Apple Denies Plan To Sell Mobile Services Directly To Consumers

Apple Inc has denied working on a plan to market communications services directly to consumers and bypass the telecom companies on which it has long relied to sell its products.

Business Insider had on Monday reported that the iPhone maker was testing a so-called mobile virtual network operator (MVNO) service in the United States, which would involve it renting capacity from one or more network operators to sign up customers to its own phone and data plans.

The mobile phone maker is also in talks with European operators about such an arrangement, the website reported.
“We have not discussed nor do we have any plans to launch an MVNO,” said an Apple spokeswoman in a statement on Tuesday.

Since it first launched the iPhone in 2007, carriers ranging from AT&T Inc and Deutsche Telekom AG to China Mobile Ltd have been a key part of ensuring the success of Apple’s move into the mobile phone business.

The carriers buy huge numbers of mobile phones from Apple, then resell them to customers who sign long-term contracts, often at a discount. Any move to sideline the carriers by going direct to consumers is therefore risky for Apple.

Apple recently reported that it sold 48 million iPhones in the quarter through June, raking in $31.4 billion in revenue, or 63 per cent of its total sales.

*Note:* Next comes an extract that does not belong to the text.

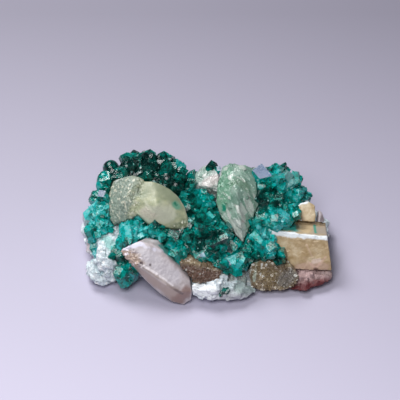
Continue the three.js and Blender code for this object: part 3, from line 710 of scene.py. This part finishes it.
def single_crystal(middle, look, way, radius):
    """One crystal, with the middle of a cap face at a place in mm, which looks one way while the crystal
    grows as nearly as it can another way."""
    look, way = Vector(look).normalized(), Vector(way)
    cap_lean = math.atan(CAP_DEPTH)
    side = (way - look * way.dot(look)).normalized()
    axis = look * math.cos(cap_lean) + side * math.sin(cap_lean)
    across = (look - axis * math.cos(cap_lean)).normalized()
    turn = Matrix((across, axis.cross(across), axis)).transposed()
    # As on a real crystal the corners stand unevenly far out, each still in the planes of its cap faces:
    # every other corner lies in one cap face and may swing aside, and the rest are where two faces meet.
    # The place in mm gives each crystal its own random numbers.
    chance = np.random.default_rng(round(1000 * abs(middle[0])))
    outs, swings = chance.uniform(0.75, 1.2, 6), chance.uniform(-0.25, 0.25, 6)
    tip = Vector((0, 0, 0))
    points = [tip]
    for foot in (False, True):
        for corner, (out, swing) in enumerate(zip(outs, swings)):
            shared = corner % 2 == 1
            angle = corner * WHOLE_TURN / 6 + (0 if shared else swing)
            off_face = WHOLE_TURN / 6 if shared else swing
            deep = CRYSTAL_LENGTH if foot else CAP_DEPTH * out * math.cos(off_face)
            points.append(Vector((out * math.cos(angle), out * math.sin(angle), -deep)))
    middle_of_face = Vector((0.5, 0, -CAP_DEPTH / 2))
    points = [Vector(middle) * MM + turn @ (point - middle_of_face) * radius * MM for point in points]
    faces = [(0, 6, 1, 2), (0, 2, 3, 4), (0, 4, 5, 6), tuple(range(12, 6, -1))]
    faces += [(1 + c, 7 + c, 7 + (c + 1) % 6, 1 + (c + 1) % 6) for c in range(6)]
    mesh = bpy.data.meshes.new("crystal")
    mesh.from_pydata(points, [], faces)
    return mesh


def rounded(mesh):
    """The same crystal, shorter, with its tip blunted and its edges rounded off."""
    blunting, length_kept = 0.5, 0.55
    tip, *ring = [vertex.co.copy() for vertex in mesh.vertices[:7]]
    mesh.vertices[0].co = tip.lerp(sum(ring, Vector()) / len(ring), blunting)
    for head, foot in zip(ring, mesh.vertices[7:]):
        foot.co = head.lerp(foot.co, length_kept)
    piece = placed("rounded", mesh)
    modifier = piece.modifiers.new("Round", "SUBSURF")
    modifier.levels = modifier.render_levels = 3
    return evaluated_mesh(piece)


def faces_of(names):
    """A search tree of some CAD nodes' faces."""
    work = bmesh.new()
    for name in names:
        work.from_mesh(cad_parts[name].data)
    tree = bvhtree.BVHTree.FromBMesh(work)
    work.free()
    return tree


def ready_bed(node, clearance, lowest):
    """A crust's CAD copy that knows which way its crystals grow and where they have room to."""
    bed = cad_copy(node)
    ways = vectors_of(bed.vertex_normals, "vector")
    for _ in range(3):
        ways = ways + neighbour_sums(bed, ways)
        ways /= np.linalg.norm(ways, axis=1, keepdims=True)
    attribute = bed.attributes.new("way", "FLOAT_VECTOR", "POINT")
    attribute.data.foreach_set("vector", ways.astype(np.float32).ravel())
    others = faces_of([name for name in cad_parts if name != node])
    # The block and the tooth behind it stand freer of crystals than the rest.
    freer, times_freer = faces_of(["calcite_block", "calcite_tooth"]), 2.5
    room = bed.attributes.new("room", "FLOAT", "FACE")
    for face in bed.polygons:
        free = others.find_nearest(face.center)[3] > clearance
        free = free and freer.find_nearest(face.center)[3] > times_freer * clearance
        overhung = face.normal.z < -0.5
        room.data[face.index].value = float(free and not overhung and face.center.z > lowest)
    return bed


def crust_tone(points):
    """How bright the crust is at points, from its main places."""
    tone = np.full(len(points), USUAL_TONE)
    for middle, reach, level in CRUST_TONES:
        away = np.linalg.norm(points / MM - np.array(middle), axis=1) / reach
        tone += (level - tone) * np.exp(-(away**2))
    return tone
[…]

In order to ensure maximum coverage to its customers, Apple has moved away from an early focus on exclusive deals with single operators in key markets to work with as many operators as possible.

Last year, the company launched an own-branded Apple SIM card that allows consumers using its iPad tablet devices, but not its phones, to switch services between network operators. Several top operators in the United States and Europe support the Apple SIM.

By contrast, Silicon Valley rival Google Inc earlier this year unveiled an MVNO service in the United States.
The Google service, known as “Project Fi”, is being run in conjunction with US operators Sprint and T-Mobile USA . It connects customers to the fastest available service by seeking out available local Wi-Fi hotspots before, as a backstop, connecting to the telecom networks of its partners.